──────── Given information ────────
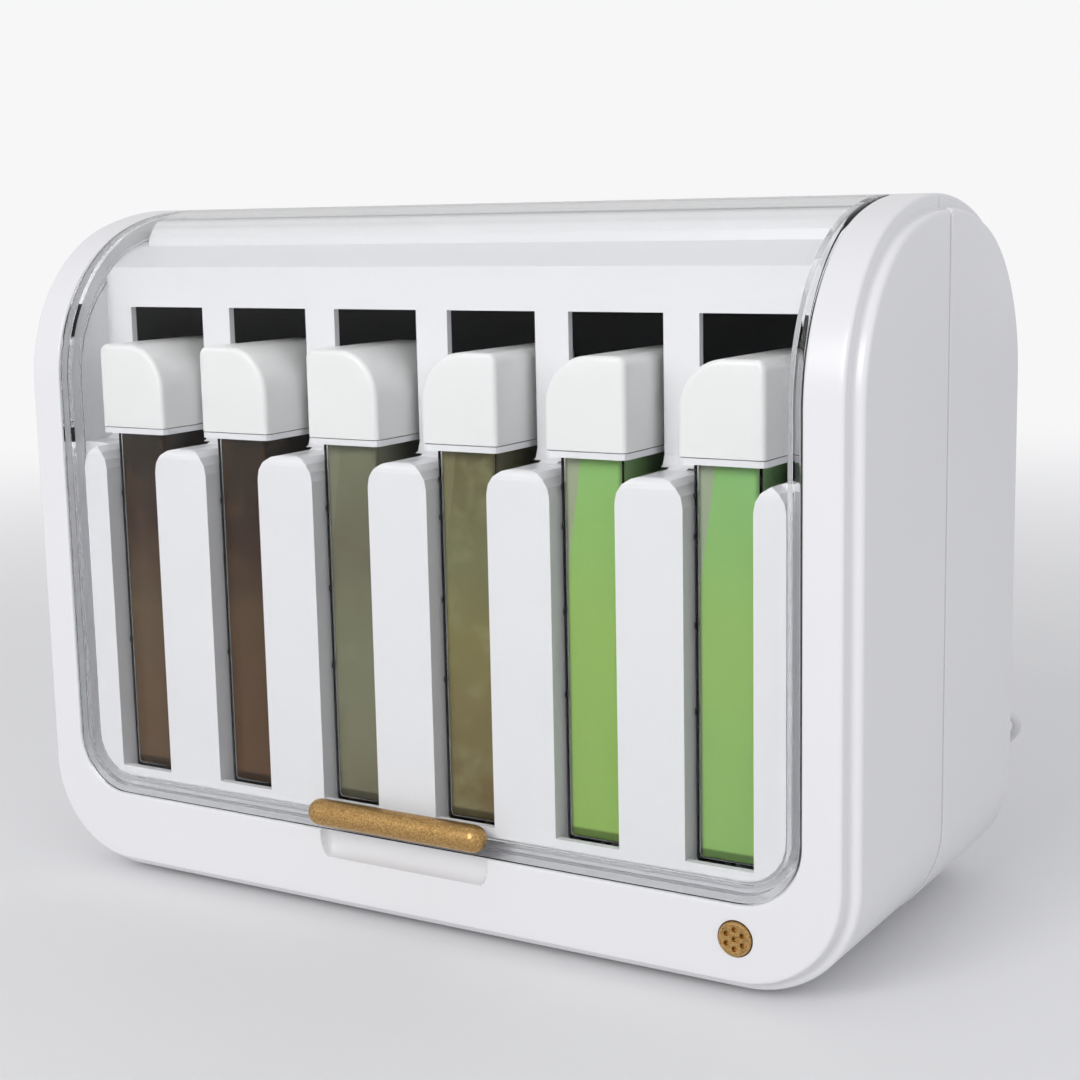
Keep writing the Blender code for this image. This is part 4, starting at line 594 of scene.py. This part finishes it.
# Power button: a round perforated cap in the same gold finish, with a ring of fine
# knurls on its rim; it slides in a hole in the rail and presses the switch behind.
angle = np.linspace(0, 2 * np.pi, 160, endpoint=False)
knurl = 1 - 0.012 * (1 + np.cos(angle * 40)) / 2
button_rows = []
for depth, radius, rough in (
        (-0.55, 0.3, 0), (-0.62, 2.0, 0), (-0.75, 4.1, 0), (-0.8, 4.35, 0), (-0.98, 4.5, 0), (-1.0, 4.75, 0),
        (-0.9, 5.05, 1), (-0.6, 5.3, 1), (-0.2, 5.4, 1), (2.9, 5.4, 0), (2.9, 6.6, 0), (4.1, 6.6, 0),
        (4.1, 1.6, 0), (10.6, 1.6, 0)):
    r = radius * (knurl if rough else 1.0)
    button_rows.append(np.stack((119.5 + r * np.cos(angle), np.full(160, depth), 19.4 + r * np.sin(angle)), 1))
button_points = np.stack(button_rows)
gold_button = build("gold_button", [(
    button_points, grid_faces(14, 160, ring=True) + [tuple(range(160)), tuple(range(13 * 160, 14 * 160))])],
    gold_plate, "power_button", 28.0)
hole_places = [(0.0, 0.0)] + [
    (3.0 * math.cos(math.radians(90 + 60 * k)), 3.0 * math.sin(math.radians(90 + 60 * k))) for k in range(6)]
bored(gold_button, [
    turned("y", (119.5 + x, 19.4 + z), [(-3.0, 0.85), (0.8, 0.85)], 20) for x, z in hole_places])
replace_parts(gold_button, "power_button")


# Tray behind the lid: a white moulding with six upright slots for the cartridges, a
# shelf, the wall with six windows above it, and the round cover along the top.
def softened(node, look, width, limit=32.0, segments=3):
    """Keeps a CAD node's mesh, softens its edges (welded, flat faces joined, a rounded bevel) and finishes it."""
    piece = nodes[node]
    weld = piece.modifiers.new("weld", "WELD")
    weld.merge_threshold = 0.000002
    flats = piece.modifiers.new("flats", "DECIMATE")
    flats.decimate_type = "DISSOLVE"
    flats.angle_limit = math.radians(1.0)
    edge = piece.modifiers.new("edge", "BEVEL")
    edge.width, edge.segments = width * 0.001, segments
    edge.limit_method, edge.angle_limit = "ANGLE", math.radians(limit)
    piece.data.materials.clear()
    piece.data.materials.append(look)
    return piece


softened("inner_tray", white_gloss, 0.5)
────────
== What you need to do ==
Quote the material exactly, leaving nothing out.

== The reply ==
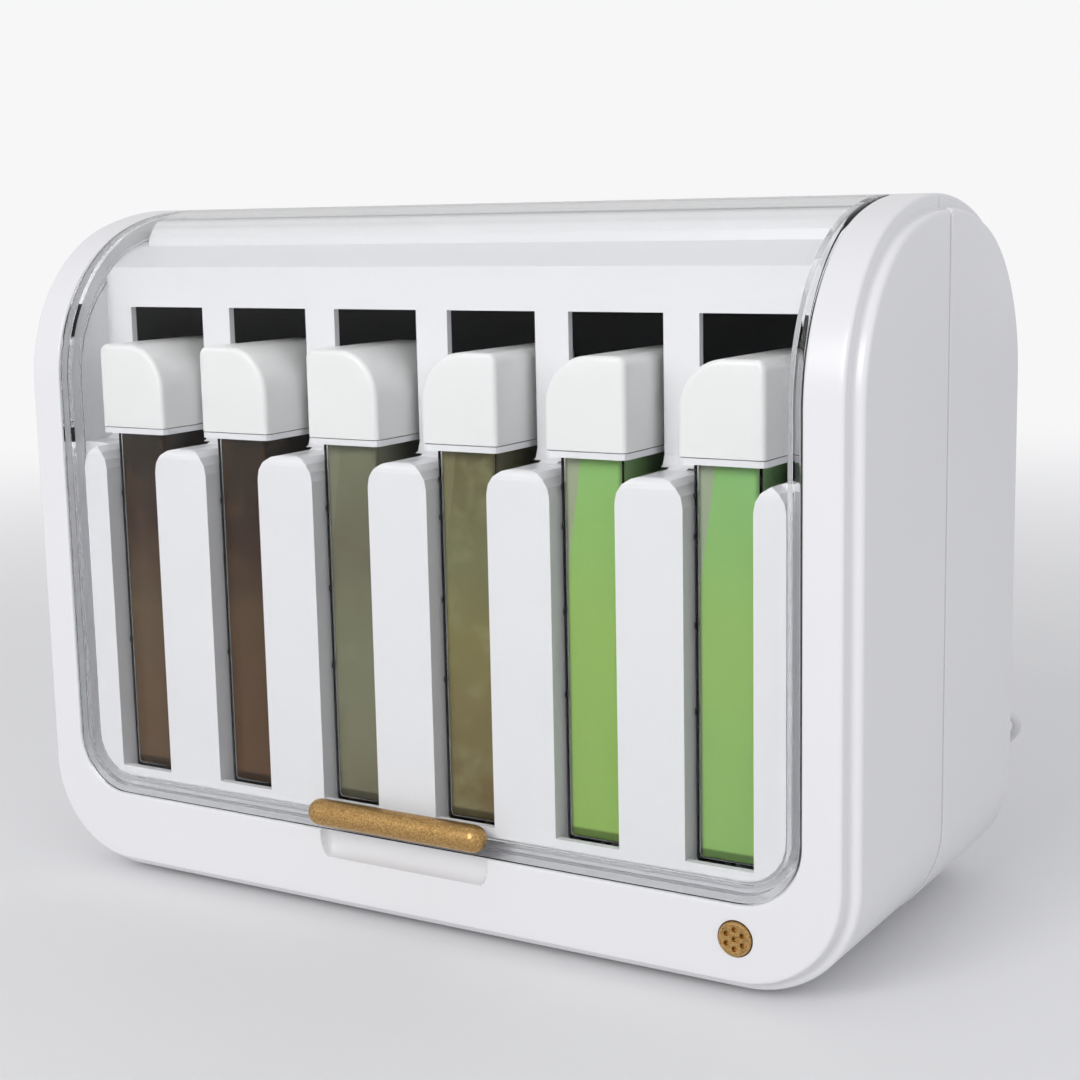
Keep writing the Blender code for this image. This is part 4, starting at line 594 of scene.py. This part finishes it.
# Power button: a round perforated cap in the same gold finish, with a ring of fine
# knurls on its rim; it slides in a hole in the rail and presses the switch behind.
angle = np.linspace(0, 2 * np.pi, 160, endpoint=False)
knurl = 1 - 0.012 * (1 + np.cos(angle * 40)) / 2
button_rows = []
for depth, radius, rough in (
        (-0.55, 0.3, 0), (-0.62, 2.0, 0), (-0.75, 4.1, 0), (-0.8, 4.35, 0), (-0.98, 4.5, 0), (-1.0, 4.75, 0),
        (-0.9, 5.05, 1), (-0.6, 5.3, 1), (-0.2, 5.4, 1), (2.9, 5.4, 0), (2.9, 6.6, 0), (4.1, 6.6, 0),
        (4.1, 1.6, 0), (10.6, 1.6, 0)):
    r = radius * (knurl if rough else 1.0)
    button_rows.append(np.stack((119.5 + r * np.cos(angle), np.full(160, depth), 19.4 + r * np.sin(angle)), 1))
button_points = np.stack(button_rows)
gold_button = build("gold_button", [(
    button_points, grid_faces(14, 160, ring=True) + [tuple(range(160)), tuple(range(13 * 160, 14 * 160))])],
    gold_plate, "power_button", 28.0)
hole_places = [(0.0, 0.0)] + [
    (3.0 * math.cos(math.radians(90 + 60 * k)), 3.0 * math.sin(math.radians(90 + 60 * k))) for k in range(6)]
bored(gold_button, [
    turned("y", (119.5 + x, 19.4 + z), [(-3.0, 0.85), (0.8, 0.85)], 20) for x, z in hole_places])
replace_parts(gold_button, "power_button")


# Tray behind the lid: a white moulding with six upright slots for the cartridges, a
# shelf, the wall with six windows above it, and the round cover along the top.
def softened(node, look, width, limit=32.0, segments=3):
    """Keeps a CAD node's mesh, softens its edges (welded, flat faces joined, a rounded bevel) and finishes it."""
    piece = nodes[node]
    weld = piece.modifiers.new("weld", "WELD")
    weld.merge_threshold = 0.000002
    flats = piece.modifiers.new("flats", "DECIMATE")
    flats.decimate_type = "DISSOLVE"
    flats.angle_limit = math.radians(1.0)
    edge = piece.modifiers.new("edge", "BEVEL")
    edge.width, edge.segments = width * 0.001, segments
    edge.limit_method, edge.angle_limit = "ANGLE", math.radians(limit)
    piece.data.materials.clear()
    piece.data.materials.append(look)
    return piece


softened("inner_tray", white_gloss, 0.5)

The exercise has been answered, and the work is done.